Most adults can jump continuously for sixty seconds within two weeks of consistent practice, meaning three to four short sessions per week. Stringing together five-minute rounds typically takes three to four weeks. Coordination background matters — dancers and former athletes tend to pick it up faster — but anyone can get there with patience.
Is jump rope bad for your knees?
Generally, jump rope is easier on the knees than running because the impact forces are lower and distributed across both legs. However, if you have existing meniscus or patellar tendon issues, the repetitive loading can aggravate them. Start on a forgiving surface like a rubber mat and keep sessions under ten minutes until you know how your joints respond.
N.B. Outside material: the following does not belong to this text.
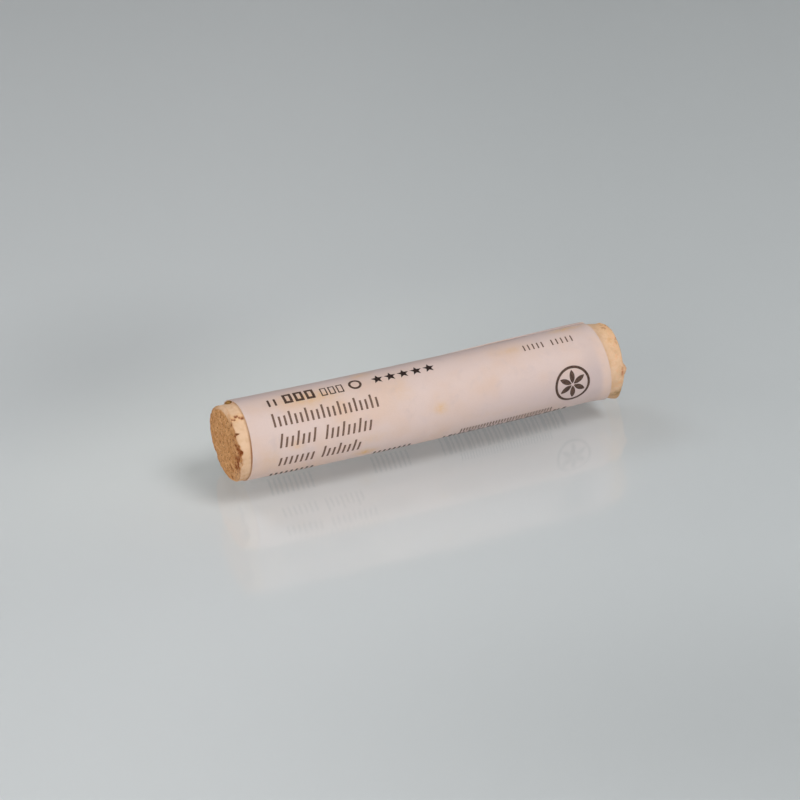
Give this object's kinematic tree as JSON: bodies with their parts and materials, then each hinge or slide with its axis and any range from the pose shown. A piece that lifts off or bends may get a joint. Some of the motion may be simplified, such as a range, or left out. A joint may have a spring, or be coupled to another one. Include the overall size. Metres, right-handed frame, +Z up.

What surface is best for jumping rope?
A rubber gym floor or a thin exercise mat on concrete is ideal. It provides enough give to protect your joints while being firm enough that the rope bounces predictably. Avoid thick carpet, grass, or rough asphalt. Wood floors work but can be slippery in socks — wear shoes with flat, non-marking soles.
Should I jump rope before or after running?
Before running, two to three minutes of easy jumping makes an effective warm-up. After running, keep it light and brief for active recovery. Avoid intense jump rope sessions immediately before speed work or long runs, as pre-fatigued calves alter your running mechanics and increase injury risk.
Can jump rope replace running for cardiovascular fitness?
It can maintain your aerobic fitness during short breaks from running, but it doesn’t replicate the specific muscular and biomechanical demands of running. Think of it as a complement, not a replacement. Runners who jump rope regularly tend to benefit from improved calf endurance and ankle stiffness, both of which support running performance.